-- Start Supplied data --
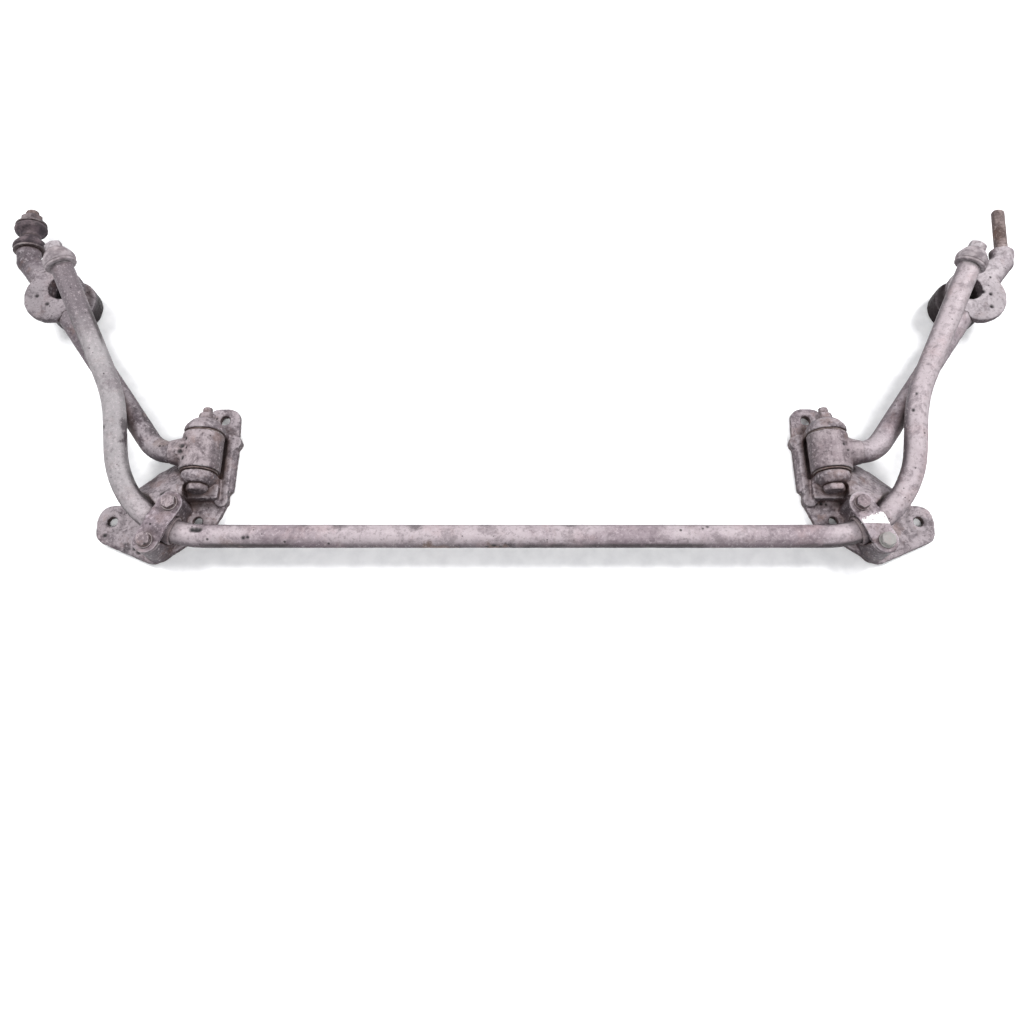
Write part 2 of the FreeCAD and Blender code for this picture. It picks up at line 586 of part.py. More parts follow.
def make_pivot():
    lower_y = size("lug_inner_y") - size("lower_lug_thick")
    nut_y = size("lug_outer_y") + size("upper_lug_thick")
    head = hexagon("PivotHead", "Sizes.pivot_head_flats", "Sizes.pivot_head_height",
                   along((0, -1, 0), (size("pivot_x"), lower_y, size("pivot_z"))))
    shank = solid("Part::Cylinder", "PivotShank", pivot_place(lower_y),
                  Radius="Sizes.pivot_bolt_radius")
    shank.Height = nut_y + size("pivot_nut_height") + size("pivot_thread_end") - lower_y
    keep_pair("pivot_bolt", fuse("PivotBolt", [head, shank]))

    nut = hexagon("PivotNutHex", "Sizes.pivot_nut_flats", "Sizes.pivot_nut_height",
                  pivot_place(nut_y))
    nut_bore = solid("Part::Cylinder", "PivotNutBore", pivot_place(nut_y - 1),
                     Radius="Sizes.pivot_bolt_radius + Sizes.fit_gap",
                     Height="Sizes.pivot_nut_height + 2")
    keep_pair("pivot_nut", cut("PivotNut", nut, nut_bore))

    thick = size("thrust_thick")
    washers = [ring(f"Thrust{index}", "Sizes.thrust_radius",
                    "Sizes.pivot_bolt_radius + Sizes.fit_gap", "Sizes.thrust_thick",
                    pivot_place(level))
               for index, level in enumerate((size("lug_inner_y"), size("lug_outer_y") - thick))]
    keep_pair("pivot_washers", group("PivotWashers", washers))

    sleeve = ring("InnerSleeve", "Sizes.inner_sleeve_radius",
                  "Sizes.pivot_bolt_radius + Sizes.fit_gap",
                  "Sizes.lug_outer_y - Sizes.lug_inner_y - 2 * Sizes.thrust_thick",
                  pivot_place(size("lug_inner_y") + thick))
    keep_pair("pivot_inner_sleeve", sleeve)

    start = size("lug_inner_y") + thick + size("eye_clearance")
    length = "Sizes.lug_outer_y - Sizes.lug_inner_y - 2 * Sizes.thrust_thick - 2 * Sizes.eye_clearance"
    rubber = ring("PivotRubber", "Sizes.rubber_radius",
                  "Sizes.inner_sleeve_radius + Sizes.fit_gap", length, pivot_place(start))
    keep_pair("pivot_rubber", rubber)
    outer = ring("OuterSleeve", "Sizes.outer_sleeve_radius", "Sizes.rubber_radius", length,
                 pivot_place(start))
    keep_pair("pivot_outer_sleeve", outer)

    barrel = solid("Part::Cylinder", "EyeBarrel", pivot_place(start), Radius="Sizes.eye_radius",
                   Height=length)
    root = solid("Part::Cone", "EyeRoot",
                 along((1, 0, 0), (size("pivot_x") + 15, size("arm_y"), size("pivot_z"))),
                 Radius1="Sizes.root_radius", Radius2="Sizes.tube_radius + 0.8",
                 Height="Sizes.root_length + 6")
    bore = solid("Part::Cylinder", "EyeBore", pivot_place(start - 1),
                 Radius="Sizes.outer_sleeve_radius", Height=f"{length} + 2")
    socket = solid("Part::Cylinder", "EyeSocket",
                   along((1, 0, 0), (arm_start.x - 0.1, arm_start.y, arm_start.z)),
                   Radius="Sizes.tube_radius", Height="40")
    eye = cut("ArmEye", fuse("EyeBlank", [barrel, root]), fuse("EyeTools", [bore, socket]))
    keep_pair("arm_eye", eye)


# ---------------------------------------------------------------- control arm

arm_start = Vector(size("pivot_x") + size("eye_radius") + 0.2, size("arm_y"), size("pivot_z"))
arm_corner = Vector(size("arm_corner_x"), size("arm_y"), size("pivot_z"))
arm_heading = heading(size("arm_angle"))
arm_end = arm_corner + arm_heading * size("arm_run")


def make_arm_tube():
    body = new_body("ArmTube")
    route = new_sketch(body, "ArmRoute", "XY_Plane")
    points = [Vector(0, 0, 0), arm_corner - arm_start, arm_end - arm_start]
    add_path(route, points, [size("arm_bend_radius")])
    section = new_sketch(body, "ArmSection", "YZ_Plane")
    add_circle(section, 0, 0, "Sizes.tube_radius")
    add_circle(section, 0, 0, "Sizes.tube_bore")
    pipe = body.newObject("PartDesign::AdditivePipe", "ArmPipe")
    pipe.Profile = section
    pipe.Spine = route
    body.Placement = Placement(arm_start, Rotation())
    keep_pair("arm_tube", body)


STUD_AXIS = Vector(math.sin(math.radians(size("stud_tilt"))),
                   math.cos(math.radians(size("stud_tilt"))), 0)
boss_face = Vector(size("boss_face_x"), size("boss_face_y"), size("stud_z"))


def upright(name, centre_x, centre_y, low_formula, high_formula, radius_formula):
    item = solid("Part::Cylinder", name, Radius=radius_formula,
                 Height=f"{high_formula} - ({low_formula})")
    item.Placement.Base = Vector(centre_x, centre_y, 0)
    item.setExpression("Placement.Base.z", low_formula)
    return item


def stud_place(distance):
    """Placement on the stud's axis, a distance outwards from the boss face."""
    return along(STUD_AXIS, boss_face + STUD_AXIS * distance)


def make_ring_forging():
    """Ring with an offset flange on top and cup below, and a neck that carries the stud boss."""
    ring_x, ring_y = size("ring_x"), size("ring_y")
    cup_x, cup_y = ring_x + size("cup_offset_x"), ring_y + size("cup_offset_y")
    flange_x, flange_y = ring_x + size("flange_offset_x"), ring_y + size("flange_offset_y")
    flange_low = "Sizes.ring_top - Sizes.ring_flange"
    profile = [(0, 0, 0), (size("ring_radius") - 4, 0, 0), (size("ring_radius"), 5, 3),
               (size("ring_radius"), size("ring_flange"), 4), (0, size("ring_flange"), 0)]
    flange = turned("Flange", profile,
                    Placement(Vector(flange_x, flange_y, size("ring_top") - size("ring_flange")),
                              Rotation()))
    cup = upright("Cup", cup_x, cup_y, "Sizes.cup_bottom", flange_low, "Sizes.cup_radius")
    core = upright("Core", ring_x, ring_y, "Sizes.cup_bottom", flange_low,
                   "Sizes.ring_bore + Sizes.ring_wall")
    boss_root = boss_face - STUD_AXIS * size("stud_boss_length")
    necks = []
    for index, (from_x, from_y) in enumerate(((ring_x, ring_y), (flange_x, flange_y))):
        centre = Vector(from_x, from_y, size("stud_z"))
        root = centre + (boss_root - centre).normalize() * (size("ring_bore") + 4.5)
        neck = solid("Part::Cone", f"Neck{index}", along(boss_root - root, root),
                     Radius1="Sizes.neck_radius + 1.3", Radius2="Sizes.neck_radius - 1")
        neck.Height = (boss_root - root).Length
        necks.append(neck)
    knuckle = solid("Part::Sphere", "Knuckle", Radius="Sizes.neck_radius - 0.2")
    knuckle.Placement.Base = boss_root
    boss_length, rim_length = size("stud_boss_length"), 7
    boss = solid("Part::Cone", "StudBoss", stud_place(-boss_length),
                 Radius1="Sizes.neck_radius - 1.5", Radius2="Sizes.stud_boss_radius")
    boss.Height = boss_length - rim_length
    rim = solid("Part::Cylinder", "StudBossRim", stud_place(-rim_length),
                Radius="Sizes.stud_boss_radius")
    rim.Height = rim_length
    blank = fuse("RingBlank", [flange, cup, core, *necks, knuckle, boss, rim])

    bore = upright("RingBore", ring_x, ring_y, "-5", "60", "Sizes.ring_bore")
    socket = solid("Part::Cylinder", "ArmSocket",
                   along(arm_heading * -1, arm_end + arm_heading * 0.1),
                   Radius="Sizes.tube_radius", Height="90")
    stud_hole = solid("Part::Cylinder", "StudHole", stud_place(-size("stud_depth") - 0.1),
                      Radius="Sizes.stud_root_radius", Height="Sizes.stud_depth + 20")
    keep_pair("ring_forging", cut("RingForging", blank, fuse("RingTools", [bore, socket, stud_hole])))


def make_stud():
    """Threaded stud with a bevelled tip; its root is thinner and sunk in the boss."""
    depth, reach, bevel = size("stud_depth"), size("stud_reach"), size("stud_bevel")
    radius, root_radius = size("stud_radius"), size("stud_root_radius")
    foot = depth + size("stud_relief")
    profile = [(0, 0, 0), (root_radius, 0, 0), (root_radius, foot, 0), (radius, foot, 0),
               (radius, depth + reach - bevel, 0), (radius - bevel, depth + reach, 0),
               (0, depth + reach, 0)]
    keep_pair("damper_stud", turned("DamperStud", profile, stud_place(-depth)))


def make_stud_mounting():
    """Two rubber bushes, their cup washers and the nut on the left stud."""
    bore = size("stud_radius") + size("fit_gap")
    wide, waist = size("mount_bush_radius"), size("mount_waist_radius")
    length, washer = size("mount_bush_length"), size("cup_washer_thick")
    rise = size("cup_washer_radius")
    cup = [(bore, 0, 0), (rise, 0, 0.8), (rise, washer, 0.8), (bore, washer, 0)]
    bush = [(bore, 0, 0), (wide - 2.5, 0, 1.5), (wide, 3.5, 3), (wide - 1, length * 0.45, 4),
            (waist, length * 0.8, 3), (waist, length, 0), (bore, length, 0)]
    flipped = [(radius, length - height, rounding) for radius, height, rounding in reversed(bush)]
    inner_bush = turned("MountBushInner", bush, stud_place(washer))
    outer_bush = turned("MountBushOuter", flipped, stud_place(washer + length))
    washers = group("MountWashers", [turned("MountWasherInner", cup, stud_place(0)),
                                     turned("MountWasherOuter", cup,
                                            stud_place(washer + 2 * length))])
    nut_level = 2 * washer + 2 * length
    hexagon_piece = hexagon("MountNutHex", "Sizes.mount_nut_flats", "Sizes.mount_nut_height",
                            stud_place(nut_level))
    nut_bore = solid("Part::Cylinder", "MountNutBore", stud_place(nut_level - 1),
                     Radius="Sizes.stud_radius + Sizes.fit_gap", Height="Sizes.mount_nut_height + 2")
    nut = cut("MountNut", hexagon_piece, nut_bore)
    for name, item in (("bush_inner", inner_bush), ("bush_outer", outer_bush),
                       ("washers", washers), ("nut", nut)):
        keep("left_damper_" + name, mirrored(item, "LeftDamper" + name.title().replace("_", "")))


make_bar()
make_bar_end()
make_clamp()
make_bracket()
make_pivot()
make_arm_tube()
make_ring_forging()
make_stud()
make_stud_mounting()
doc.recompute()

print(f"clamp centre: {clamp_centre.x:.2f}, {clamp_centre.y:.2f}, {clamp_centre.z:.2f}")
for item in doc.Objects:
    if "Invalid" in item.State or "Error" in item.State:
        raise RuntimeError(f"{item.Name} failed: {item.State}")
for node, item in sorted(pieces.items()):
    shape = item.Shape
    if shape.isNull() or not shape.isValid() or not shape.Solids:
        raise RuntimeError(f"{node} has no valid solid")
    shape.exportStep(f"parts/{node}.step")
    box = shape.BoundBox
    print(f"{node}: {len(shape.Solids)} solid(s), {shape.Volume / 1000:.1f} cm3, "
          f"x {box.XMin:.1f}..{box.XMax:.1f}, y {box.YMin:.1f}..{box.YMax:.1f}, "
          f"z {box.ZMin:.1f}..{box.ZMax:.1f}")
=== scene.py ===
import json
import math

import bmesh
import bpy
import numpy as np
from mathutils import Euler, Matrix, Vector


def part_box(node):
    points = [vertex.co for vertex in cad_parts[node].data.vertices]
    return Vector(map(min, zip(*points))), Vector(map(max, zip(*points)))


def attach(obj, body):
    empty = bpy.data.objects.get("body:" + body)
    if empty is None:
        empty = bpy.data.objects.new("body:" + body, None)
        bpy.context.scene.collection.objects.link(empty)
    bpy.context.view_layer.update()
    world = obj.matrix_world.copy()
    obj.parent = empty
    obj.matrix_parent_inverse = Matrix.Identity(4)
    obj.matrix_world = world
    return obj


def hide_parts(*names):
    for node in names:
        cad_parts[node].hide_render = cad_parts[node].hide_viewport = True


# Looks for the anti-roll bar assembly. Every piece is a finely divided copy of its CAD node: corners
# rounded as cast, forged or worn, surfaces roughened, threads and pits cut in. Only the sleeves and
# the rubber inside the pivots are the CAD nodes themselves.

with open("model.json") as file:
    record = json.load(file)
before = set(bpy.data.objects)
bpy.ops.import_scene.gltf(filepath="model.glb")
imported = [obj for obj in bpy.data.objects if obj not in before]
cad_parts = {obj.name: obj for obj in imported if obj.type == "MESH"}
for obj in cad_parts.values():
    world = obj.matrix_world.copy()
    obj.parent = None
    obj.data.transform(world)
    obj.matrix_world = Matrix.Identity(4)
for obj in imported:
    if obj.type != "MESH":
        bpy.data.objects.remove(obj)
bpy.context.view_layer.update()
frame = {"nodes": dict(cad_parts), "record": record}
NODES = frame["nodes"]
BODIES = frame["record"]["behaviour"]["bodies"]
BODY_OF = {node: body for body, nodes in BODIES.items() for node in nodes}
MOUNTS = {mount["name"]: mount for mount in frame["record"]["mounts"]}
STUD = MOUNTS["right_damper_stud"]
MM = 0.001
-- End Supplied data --
§ **Required work**:
Extract and reproduce exactly the lines opening with the line containing "if shape.isNull() or" and closing with the line containing "obj.matrix_parent_inverse = Matrix.Identity(4)", inclusive.

§ **Answer for the task**:
    if shape.isNull() or not shape.isValid() or not shape.Solids:
        raise RuntimeError(f"{node} has no valid solid")
    shape.exportStep(f"parts/{node}.step")
    box = shape.BoundBox
    print(f"{node}: {len(shape.Solids)} solid(s), {shape.Volume / 1000:.1f} cm3, "
          f"x {box.XMin:.1f}..{box.XMax:.1f}, y {box.YMin:.1f}..{box.YMax:.1f}, "
          f"z {box.ZMin:.1f}..{box.ZMax:.1f}")
=== scene.py ===
import json
import math

import bmesh
import bpy
import numpy as np
from mathutils import Euler, Matrix, Vector


def part_box(node):
    points = [vertex.co for vertex in cad_parts[node].data.vertices]
    return Vector(map(min, zip(*points))), Vector(map(max, zip(*points)))


def attach(obj, body):
    empty = bpy.data.objects.get("body:" + body)
    if empty is None:
        empty = bpy.data.objects.new("body:" + body, None)
        bpy.context.scene.collection.objects.link(empty)
    bpy.context.view_layer.update()
    world = obj.matrix_world.copy()
    obj.parent = empty
    obj.matrix_parent_inverse = Matrix.Identity(4)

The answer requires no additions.